Once you have your ART(s) up and running you should be able to capture cycle time for features, where cycle time is calculated as the total processing time from the beginning to the end of your process. When we launch ARTs, we usually create a Program Kanban system to visualise the flow of feature through the ART. If you track the movement of the features through the Kanban this will give you cycle time data. You should expect to see this decrease once your ART has been up and running for a while.
Baselining cycle time might be challenging as you probably don’t have epics or features as the beginning of your SAFe journey. In this case, my advice is to measure the cycle time of projects or your current equivalent. Another way I have seen this done is by mapping the development value stream. This can be done very informally, by taking a pencil and a sheet of A3 paper and walking the process. Noting the steps, the time they take to execute and the wait times between each step. You can then revisit this map periodically updating it and hopefully showing a reduction in cycle time. Alternatively, the SAFe DevOps class includes this exercise and/or Karen Martin’s book Value Stream Mapping provides a detailed workshop guide.
This one looks at how frequently your ART delivers outcomes to its customers. Often articulated as frequency in a period eg. once a year, or twice a quarter etc. For many traditional organisations this dictated by the Enterprise Release cycle. You should expect to see this increase.
This is a count of defects that make it to production, or “escape” your system. Two common approaches are to capture the number per release or the number per time period. You should expect to see this decrease.
In a code base with a lot of technical debt, you may find that your identification of defects increases in your early PIs as teams become more disciplined about recording defects they find while working on new features. While ideally these defects would have been fixed as they were discovered. We have a view that if a defect will require enough work that it will impact the specific feature or sprint objectives being worked on at the time then teams should choose to record the defect for future prioritisation. This way the entire team can see the defect and the Product Owner can make a responsible decision about prioritising it while maintaining balance for the committed prioritised objectives.
If your Agile Release Train is software related then you will want to baseline your level of test automation. This is you total number of automated tests as a percentage of your total number of tests (manual and automated). Some organisations will start with a zero and may take some time to get started with test automation, but keeping it visible on your list of metrics will help bring focus. Of course, we are looking to have the percentage of automated tests increase over time due to both the creation of automated tests and the removal of manual tests.
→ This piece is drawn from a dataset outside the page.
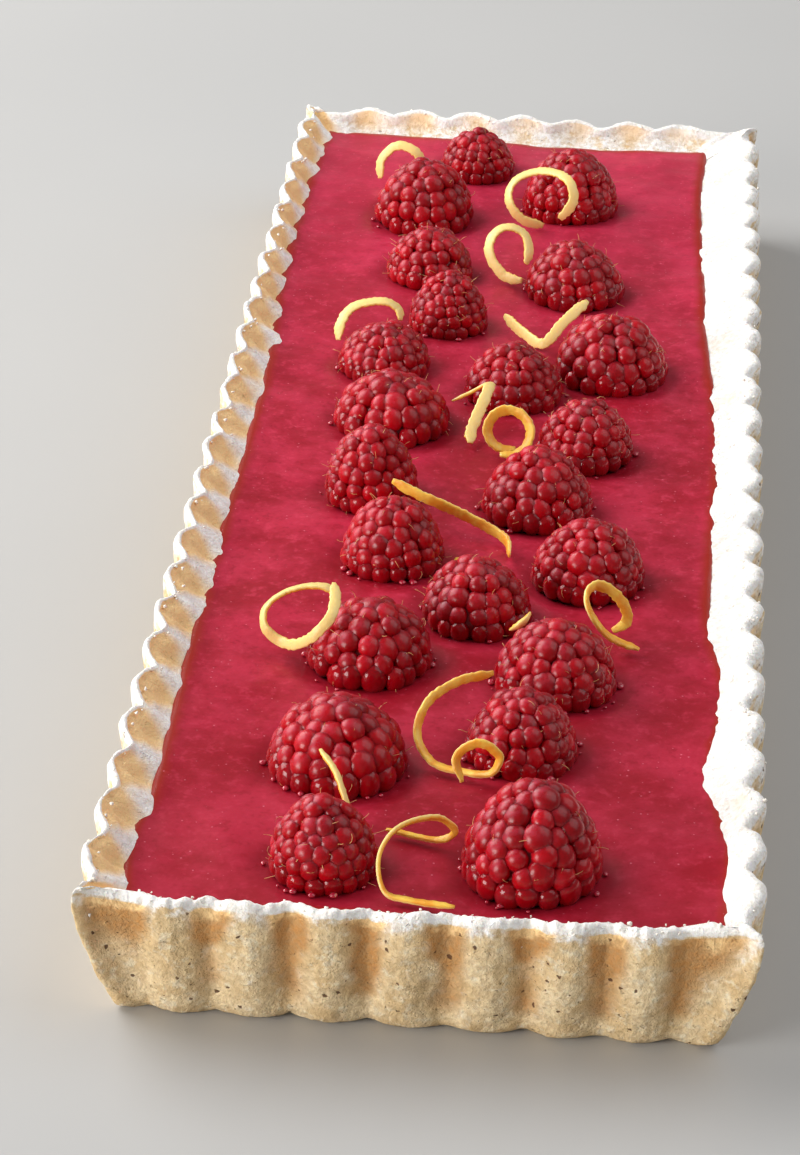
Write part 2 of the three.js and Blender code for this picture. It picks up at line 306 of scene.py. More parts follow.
def wall_row(share):
    def row(column, rim):
        top = rim - 1.5
        groove = column[3] / flute_depth
        height = foot_rounding + (top - foot_rounding) * share
        x, y = outline_point(column, 0, 0)
        patch = ripple(x, y, height, 8)
        under_rim = smooth(rim - height, 11 + 8 * patch, 1.5)
        # Toast under the rim; in the grooves the darkening is partly toasting and partly painted shade of
        # the groove.
        toast_and_shade = under_rim * (0.05 + groove) + 0.75 * groove * smooth(share, 0, 0.3) + 0.3 * patch
        toast_and_shade *= by_wall(column, 0.5, 0.4, 1)
        white = 0.55 * smooth(rim - height, 5, 1.2)
        white += by_wall(column, 0.2, 0.2, 0) * smooth(share, 0.2, 0.7)
        inset = wall_flare * (1 - share) ** wall_bulge
        return inset, height, 0.6 + 0.4 * smooth(share, 0, 0.3), toast_and_shade, white, 0.12
    return row


def rim_row(inset, fall, white):
    def row(column, rim):
        wide = inset * by_wall(column, 0.5, 1, 0.85)
        return wide, rim - fall, 1 - 0.06 * wide, 0.3 * (1 - white), white, 1
    return row


def inner_row(share):
    """The slope down to the curd: ridges and golden-brown scoops on the left, broad and pale on the right.
    """
    def row(column, rim):
        drop, thickness = column[3:]
        x, y = outline_point(column, 0, 0)
        start = rim_width * by_wall(column, 0.5, 1, 0.85)
        inner = thickness + slope_run + by_wall(column, 0.4, 0.8, 0.8) * ripple(x, y, 40, 13)
        inner += 0.4 * ripple(x, y, 40, 4)
        top, bottom = rim - 0.6, filling_level - 1
        height = top + (bottom - top) * share ** by_wall(column, 0.9, 0.95, 0.55)
        groove = max(drop / flute_depth, 0.001)
        ridge = groove ** by_wall(column, 1 - 0.6 * smooth(share, 0, 0.2), 1, 1)
        scoop = max(1 - ridge, 0)
        height -= by_wall(column, 1.1, 0.2, 0.4) * scoop * math.sin(math.pi * share) ** 2
        golden = by_wall(column, 0.9, 0.1, 0.3) * smooth(share, 0.75, 0.1)
        toast_and_shade = scoop ** 0.7 * (by_wall(column, 0.6, 0.1, 0.2) + golden)
        pale = by_wall(column, 0.95, 1, 0.6 + 0.4 * smooth(share, 0.14, 0.02))
        fluting = 0.04 + 0.9 * (1 - share ** by_wall(column, 1.2, 0.8, 0.5)) ** by_wall(column, 1, 1.3, 1.3)
        fluting *= ridge / groove
        return start + (inner - start) * share, height, fluting, toast_and_shade, pale, 0.3 * (1 - share)
    return row


def inside_row(lean, height):
    def row(column, rim):
        return column[4] + lean, height, 0.04, 0, 0.3, 0
    return row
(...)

Another interesting metric to baseline and track is the percentage of people “doing the work” as a proportion of the people work in the department. “Doers” tends to be defined as people who define, build, test, deploy (e.g agile teams), making everyone else a “non-doer”. You should expect to see the ratio of doers increase as your ART matures.
If your ART is aligned to a Product or Service monetised by your company, you might also find it interesting to baseline the current market performance of that product or service. Some examples include Volume of Sales, Services in Operation and Market Share. In a similar, but perhaps, more daring approach the folks at TomTom used Share Price to demonstrate the value of SAFe in the Agile2014 presentation Adopting Scaled Agile Framework (SAFe): The Good, the Bad, and the Ugly.
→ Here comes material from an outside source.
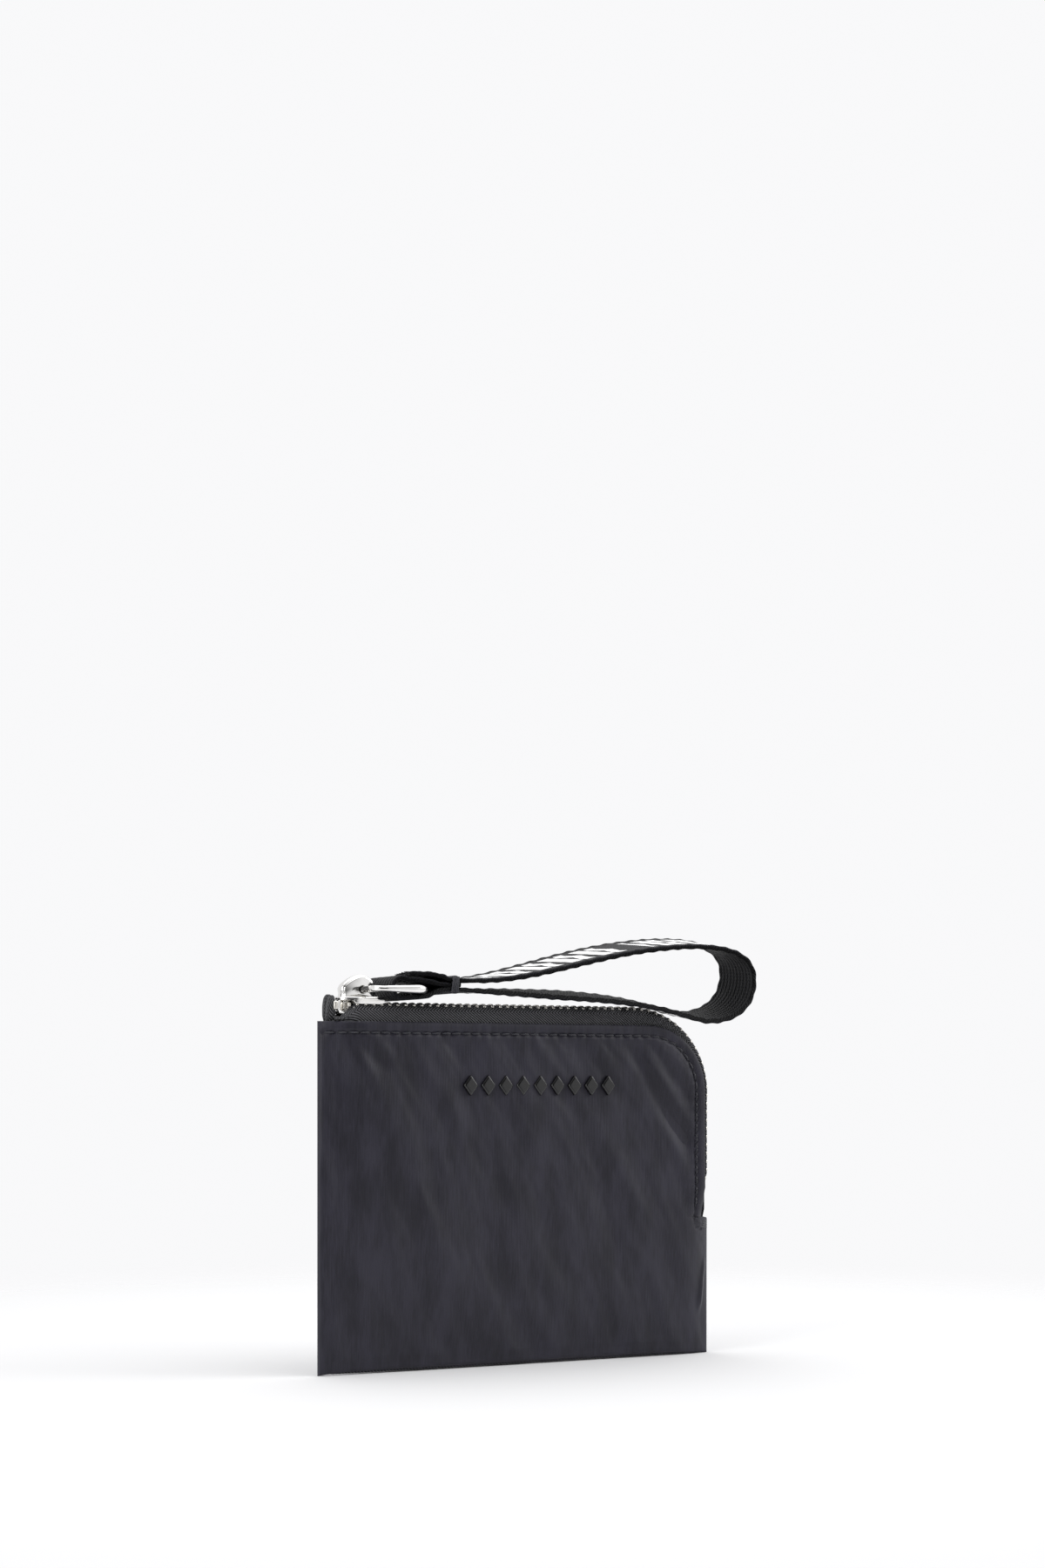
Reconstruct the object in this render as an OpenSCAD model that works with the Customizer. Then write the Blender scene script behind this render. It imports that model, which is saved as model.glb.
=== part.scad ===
// Zippered pouch: two fabric panels round an L-shaped metal zip, with a
// wrist strap on the slider's ring. X runs along the width, Y to the back,
// Z up, and the origin is under the middle of the bottom seam.

/* [Pouch] */
// Width across the side seams
pouch_w = 130; // [110:1:170]
// Height of the front panel's hemmed edge
panel_h = 100.5; // [90:0.5:130]
// Thickness of the filled pouch
pouch_d = 11.8; // [11.4:0.1:16]
// Shell fabric with its interlining
shell_t = 0.8; // [0.5:0.1:0.8]
// Lining fabric
lining_t = 0.3; // [0.2:0.1:0.4]
// Corner radius of the hemmed edge
hem_r = 20; // [14:1:24]
// Height of the notch where the zip ends
notch_z = 41.5; // [30:0.5:55]
// How far the hemmed edge stands in from the side seam
hem_inset = 4; // [3.5:0.5:6]

/* [Zip] */
// Height of the chain's middle over the hemmed edge
chain_over_hem = 4.5; // [4:0.5:6]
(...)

Some metrics you won't be able to baseline before you start but you can start tracking once you begin executing your first program increment.
It is likely that you won't be using SAFe’s approach to normalized estimation prior to launching your ART therefore you probably won't be able to baseline this one before you start. However, to be able to do this once you have started you will need to be using normalised estimation, know the labour cost of your ART and determine your approach to capturing “actuals”. For a more detailed explanation of the Cost per Story Point calculation check out: Understanding Cost in a SAFe World.
Almost any cost based metric will be difficult to prove and you will almost certainly be asked how you calculated it. One of the ways I have backed up my assertions with respect to reduced cost per story point is by triangulating that data to see if other approaches to calculating cost reduction yield similar results. One such “test” is to take a “project” or epic that was originally estimated using a traditional or waterfall method and look at the actual costs after delivering it using SAFe. While by no means perfect, it may help support your argument that costs are decreasing.
In addition the self-assessments, SAFe offers the Program Predictability Measure as a way to measure Agility. Personally, I see this more as a measure of predictability rather than agility, but then again I don’t believe in trying to measure agility
This seems to be one of the most commonly missed parts of SAFe. To be able to calculate this you need to capture the Business Value of the PI Objectives at PI Planning. Sometimes this gets skipped due to time pressure and other times the organisation deliberately skips this as it is perceived as “too subjective”. Of course, it is subjective, but I figure this is mitigated by ensuring the people who provide the Business Value at PI Planning are the same people who provide the actual value as part of the Inspect & Adapt.
The other trap I see organisations fall into is changing the objectives and the business value during the PI, as it is not the teams fault that “the business” changed their mind. Correct! It is also not the teams fault when the system is unpredictable! If you stick to using the objectives from PI Planning the PI Predictability Measures will reflect the health of the entire system - both the teams delivery on commitments and the businesses commitment to the process. If you change the objectives you no longer have a measure of predictability!
Armed with all the above metrics, it is my hope that you will be able to avoid the dreaded Agile Maturity metric.
I have yet to see an approach to this that doesn’t require teams to be “assessed”. In my view the only valuable agile assessment of a team is a self-assessment. If the results of self-assessment become a “measure” of agile maturity, the learning value of the exercise will likely be lost. After all, as the popular proverb says; “What gets measured, gets done.” So please, whatever you do, don’t try and measure Agile Maturity by assessing teams. Instead focus on NPS, cycle time, escaped defects and test automation . Moving these numbers is a sign you are headed in the right direction.